Sunday 14 June 2009

Mondo di notte numero 3 / Ecco / This Shocking World

When George Sanders committed suicide in 1972 he famously left the note “Dear World, I am leaving because I am bored. I feel I have lived long enough. I am leaving you with your worries in this sweet cesspool. Good luck.”

Though there’s evidence that Sanders’ suicide was in large part attributable to ill-health, the idea of being bored with the world is one that neatly fits in with this 1963 film for which he provided the voice-over for the English language version.

For as the title Ecco – literally “here it is” or “look” – indicates, this is a film which is dedicated to showing the sensation-hungry viewer sights from all around the world that he’s [sic] supposed to find shocking, titillating and bizarre.

It is, in other words, a mondo film, part of that exploitation cum documentary genre that flourished in Italy in the early 1960s to then be taken up by US exploitation filmmakers and morph into more extreme death documentaries, snuff and cannibal films in the 1970s and 1980s, before providing what “paracinema” scholar Jeffrey Sconce has identified as the playbook for today’s reality television shows.

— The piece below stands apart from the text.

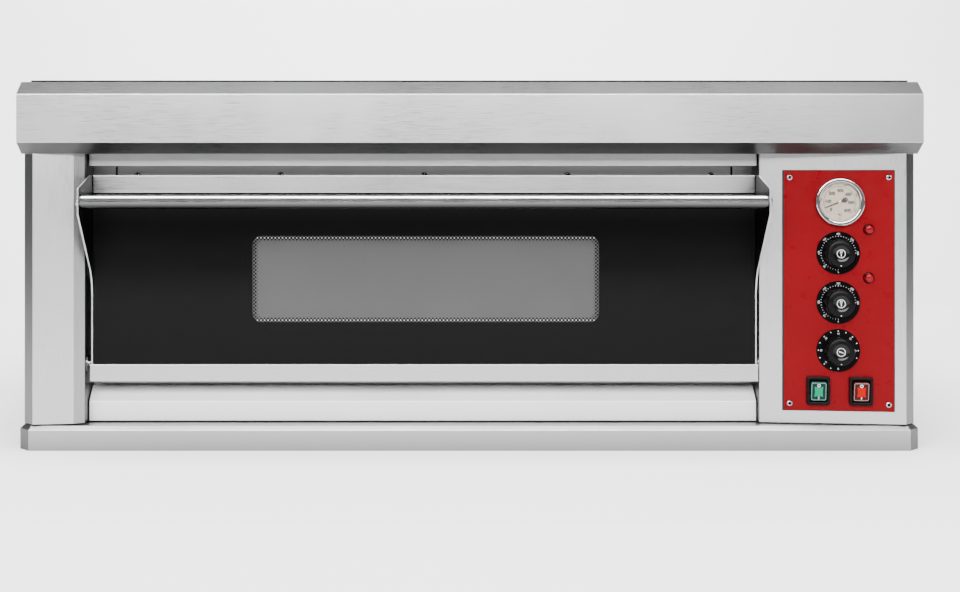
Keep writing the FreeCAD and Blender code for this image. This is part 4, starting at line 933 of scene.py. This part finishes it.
def make_rocker(name, joint_name, lit, shell_color, edge_color):
    """Tinted clear rocker with pale bevelled edges over a lit centre, and its on and off marks."""
    spot = on_panel(joint_name, PLATE_THICK + ROCKER_PIVOT) @ turn(ROCKER_TILT, "X")
    outer = rounded_box(21.8 * MM, 26.6 * MM, 2.6 * MM)
    shell = moved(curve_mesh("shell", [outer], 8.0 * MM, 1.5 * MM), shift(z=ROCKER_TOP - 8.0 * MM))
    smooth(shell, 60)
    finish_piece(f"{name}_shell", shell, name, [shell_color], spot, [name])
    frame_line = [rounded_box(19.6 * MM, 24.4 * MM, 2.0 * MM), rounded_box(17.6 * MM, 22.4 * MM, 1.4 * MM)]
    line = moved(curve_mesh("line", frame_line, 0.5 * MM, 0.2 * MM), shift(z=ROCKER_TOP - 0.3 * MM))
    finish_piece(f"{name}_edge", line, name, [edge_color], spot)
    half = [(5.8, -7.4), (5.1, 0.0), (5.8, 7.0), (2.4, 6.0)]
    left_half = [(-x, y) for x, y in reversed(half)]
    notch = [(-2.0, -6.2), (-1.6, -7.8), (1.6, -7.8), (2.0, -6.2)]
    window = [(x * MM, y * MM) for x, y in half + left_half + notch]
    centre = moved(curve_mesh("centre", [window], 0.4 * MM, 0.1 * MM), shift(z=ROCKER_TOP - 0.2 * MM))
    finish_piece(f"{name}_lamp", centre, name, [lit], spot)
    off = moved(curve_mesh("off", [circle(2.3 * MM), circle(1.2 * MM)], 0.1 * MM), shift(y=8.4 * MM))
    on = moved(curve_mesh("on", [rounded_box(1.1 * MM, 3.6 * MM, 0.3 * MM)], 0.1 * MM), shift(y=-8.9 * MM))
    marks = moved(merged("marks", [off, on], False), shift(z=ROCKER_TOP + 0.22 * MM))
    finish_piece(f"{name}_marks", marks, name, [WHITE_INK], spot)


# ---------------------------------------------------------------- screws
def cross_recess_screw(radius, height):
    """Pan head with a cross recess cut into it, over a dark recess floor."""
    dome = [(radius * 0.97, 0.0), (radius, height * 0.25), (radius * 0.93, height * 0.62),
            (radius * 0.72, height * 0.88), (radius * 0.4, height), (0.02 * MM, height)]
    head = lathe("head", dome, 40)
    arm, width = radius * 0.66, radius * 0.27
    outline = [(arm, width), (width, width), (width, arm), (-width, arm), (-width, width), (-arm, width),
               (-arm, -width), (-width, -width), (-width, -arm), (width, -arm), (width, -width),
               (arm, -width)]
    tool = moved(curve_mesh("cross", [outline], height), shift(z=height * 0.3))
    floor = moved(curve_mesh("recess_floor", [outline], 0.05 * MM), shift(z=height * 0.32))
    holders = []
    for mesh in (head, tool):
        holder = bpy.data.objects.new(mesh.name, mesh)
        bpy.context.scene.collection.objects.link(holder)
        holders.append(holder)
    cutter = holders[0].modifiers.new("recess", "BOOLEAN")
    cutter.operation = "DIFFERENCE"
    cutter.object = holders[1]
    cutter.solver = "EXACT"
    bpy.context.view_layer.update()
    graph = bpy.context.evaluated_depsgraph_get()
    result = bpy.data.meshes.new_from_object(holders[0].evaluated_get(graph))
    for holder in holders:
        bpy.data.objects.remove(holder)
    return merged("screw", [result, floor])


PLATE_SCREW_X = 65.5 * MM
PLATE_SCREW_Y = 153.5 * MM
PLATE_SCREW_RADIUS = 3.9 * MM


def make_screws():
    """Five header screws over the door, and one at each corner of the red plate."""
    low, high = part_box("header_screws")
    radius = (high.z - low.z) / 2
    heads = []
    for step in range(5):
        x = low.x + radius + (high.x - low.x - 2 * radius) * step / 4
        head = cross_recess_screw(radius, high.y - low.y)
        heads.append(moved(head, turn(17.0 * step), upright_plane(x, high.y, (low.z + high.z) / 2)))
    finish_piece("header_screw_heads", merged("heads", heads, False), "oven_body",
                 [BRIGHT, NEEDLE_BLACK], replaced=["header_screws"])
    spread_x, spread_y, radius = PLATE_SCREW_X, PLATE_SCREW_Y, PLATE_SCREW_RADIUS
    heads = []
    for order, (across, up) in enumerate(((-1, -1), (-1, 1), (1, -1), (1, 1))):
        head = cross_recess_screw(radius, 2.2 * MM)
        place = PANEL @ shift(across * spread_x, up * spread_y, PLATE_THICK)
        heads.append(moved(head, turn(23.0 * order + 8.0), place))
    finish_piece("panel_screw_heads", merged("heads", heads, False), "oven_body",
                 [BRIGHT, NEEDLE_BLACK], replaced=["control_plate_screws"])


# ---------------------------------------------------------------- stage
def make_stage():
    """Pale floor that curves up into a backdrop."""
    mesh_maker = bmesh.new()
    depth, rise, radius, half = 3.2, 1.7, 1.0, 7.0
    path = [(-7.0, 0.0), (depth - radius, 0.0)]
    for step in range(1, 13):
        angle = math.pi / 2 * step / 12
        path.append((depth - radius + radius * math.sin(angle), radius - radius * math.cos(angle)))
    path.append((depth, rise))
    columns = [[mesh_maker.verts.new((x, y, z)) for y, z in path] for x in (-half, half)]
    for step in range(len(path) - 1):
        (left, right), (left_next, right_next) = [[column[index] for column in columns]
                                                  for index in (step, step + 1)]
        mesh_maker.faces.new((left, right, right_next, left_next))
    mesh = bpy.data.meshes.new("studio_sweep")
    mesh_maker.to_mesh(mesh)
    mesh_maker.free()
    smooth(mesh)
    mesh.materials.append(stage_paint("studio_paint", (0.84, 0.84, 0.84)))
    sweep = bpy.data.objects.new("studio_sweep", mesh)
    bpy.context.scene.collection.objects.link(sweep)


def area_light(name, place, target, size, power):
    light = bpy.data.lights.new(name, "AREA")
    light.shape = "RECTANGLE"
    light.size, light.size_y = size
    light.energy = power
    holder = bpy.data.objects.new(name, light)
    holder.location = place
    holder.rotation_euler = (Vector(target) - Vector(place)).to_track_quat("-Z", "Y").to_euler()
    bpy.context.scene.collection.objects.link(holder)


def make_sky():
    """Soft room light: bright around the horizon, dimmer overhead."""
    world = bpy.data.worlds.new("studio")
    world.use_nodes = True
    tree = world.node_tree
    way = tree.nodes.new("ShaderNodeTexCoord")
    split = tree.nodes.new("ShaderNodeSeparateXYZ")
    ramp = tree.nodes.new("ShaderNodeValToRGB")
    ramp.color_ramp.elements[0].position = 0.12
    ramp.color_ramp.elements[0].color = (0.95, 0.96, 0.98, 1.0)
    ramp.color_ramp.elements[1].position = 0.55
    ramp.color_ramp.elements[1].color = (0.16, 0.16, 0.17, 1.0)
    tree.links.new(way.outputs["Generated"], split.inputs["Vector"])
    tree.links.new(split.outputs["Z"], ramp.inputs["Fac"])
    background = tree.nodes["Background"]
    tree.links.new(ramp.outputs["Color"], background.inputs["Color"])
    background.inputs["Strength"].default_value = 0.3
    bpy.context.scene.world = world


def make_lights():
    make_sky()
    area_light("front_softbox", (-0.3, -3.3, 1.9), (0.0, -0.3, 0.3), (4.0, 1.4), 420.0)
    area_light("top_softbox", (0.0, -0.6, 2.6), (0.0, -0.3, 0.3), (2.6, 1.2), 190.0)
    area_light("right_fill", (3.0, -1.8, 1.3), (0.3, -0.3, 0.25), (1.4, 1.8), 15.0)
    area_light("backdrop_wash", (0.0, 1.3, 2.6), (0.0, 3.2, 0.7), (4.5, 0.8), 330.0)


CAMERA_X = -60 * MM
CAMERA_DISTANCE = 1820 * MM
CAMERA_HEIGHT = 364 * MM


def make_camera():
    camera = bpy.data.cameras.new("camera")
    camera.sensor_width = 36.0
    camera.lens = 51.2
    camera.shift_x = 0.0573
    camera.shift_y = -0.12
    camera.clip_start = 0.05
    holder = bpy.data.objects.new("camera", camera)
    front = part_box("front_hood")[0].y
    holder.location = (CAMERA_X, front - CAMERA_DISTANCE, CAMERA_HEIGHT)
    holder.rotation_euler = (math.pi / 2, 0.0, 0.0)
    bpy.context.scene.collection.objects.link(holder)
    bpy.context.scene.camera = holder


make_camera()
make_stage()
make_lights()
dress_nodes()
make_door_glass()
make_plate_seal()
make_gauge()
make_thermostat_scale("upper_scale", "upper_thermostat_turn")
make_thermostat_scale("lower_scale", "lower_thermostat_turn")
make_timer_scale("timer_scale", "timer_turn")
make_knob("upper_thermostat_knob", "upper_thermostat_turn", thermometer_sign())
make_knob("lower_thermostat_knob", "lower_thermostat_turn", thermometer_sign())
make_knob("timer_knob", "timer_turn", clock_sign())
make_pilots()
make_switch_housing("green_switch_housing", "green_rocker_tip")
make_switch_housing("red_switch_housing", "red_rocker_tip")
make_rocker("green_rocker", "green_rocker_tip", LIT_GREEN, SHELL_GREEN, EDGE_GREEN)
make_rocker("red_rocker", "red_rocker_tip", LIT_RED, SHELL_RED, EDGE_RED)
make_screws()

This legacy is what makes Ecco most come across as naïve and charming today as one imagines the reactions of one’s trash film forbearers at the Jacey.

If they were shocked and awed at the sight of a fakir running a few skewers through himself and wonders, what would they make of the emergence of tattooing, piercing and body modification practices amongst a wide cross section of today’s western population?

If their Dirty Mac contingent got off at the sight of bare-breasted tribeswomen bouncing up and down like some National Geographic story come to life, how would they respond to the omnipresence of pornography on the internet and its penetration (sorry) into the culture as a whole?


The tribeswomen; note the apparent ritual scars

The main exception is a segment showcasing some Portuguese whale fishermen, as they hunt down, dispatch and butcher one of the beasts, to presents a scene today’s conservation and animal rights types might have issues with. The issue for such a present-day viewer then becomes the contextualisation given the slaughter, that it is traditional and that the animal is efficiently made use of by the entire community in a manner that is more akin to the Native American with the buffalo than McDonalds with cattle.


Gutting a whale

It is, in other words, pretty much what you would expect: a succession of scenes strung together by obvious binary contrasts (rich and poor, modern and primitive, modern and ancient, urban and rural etc.) which are sometimes subverted (the tribeswomen perform their native dance for the edification of westerners whilst themselves preferring rock and roll) and of often dubious authenticity (the ever so demure black mass supposedly recorded in secret; the propensity for the same faces to appear in the nightclub scene audiences etc.), which together add up to a demonstration of Hamlet’s proposition, “there are more things within Heaven and Earth than are dreamt of in your philosophy.”

Besides Sanders’ voice-over other significant non-Italian contributions come from producer Dick Randall and fellow exploitation legends Lee Frost and Bob Cresse. The latter pair later collaborated on Mondo Bizarro, Mondo Freudo and Love Camp 7 amongst others, with some hints of the last film’s Nazisploitation fetish perhaps coming through in a throwaway reference to human-skin lampshades in a sequence purporting to show a secret German student duelling society. (Since Love Camp 7 and Isla: She Wolf of the SS helped in turn inspire various Italian imitators of the SS Experiment Camp variety it’s also worth remembering here that the traffic wasn’t just one way.)

Riz Ortolani supplies the music, that typically eclectic yet effective mixture of the sentimental, bombastic and inappropriate which made him the go to man for the filone at this time.

Neither the best nor worst of its kind, Ecco’s main strength is perhaps as an introduction to the mondo that shows the uninitiated what they can expect without being so outré as to be an immediate turn-off.

Ecco

1 comment:

Samuel Wilson said...

Mondo films have a kind of romanticism to them (not least in their music) that resides in their belief that the world is full of wonders that most people still have yet to discover, but it comes attached to an attitude toward exoticism that might put off modern viewers. They are best viewed as documents of their time, and your assessment of ECCO is a fair estimate of its particular value.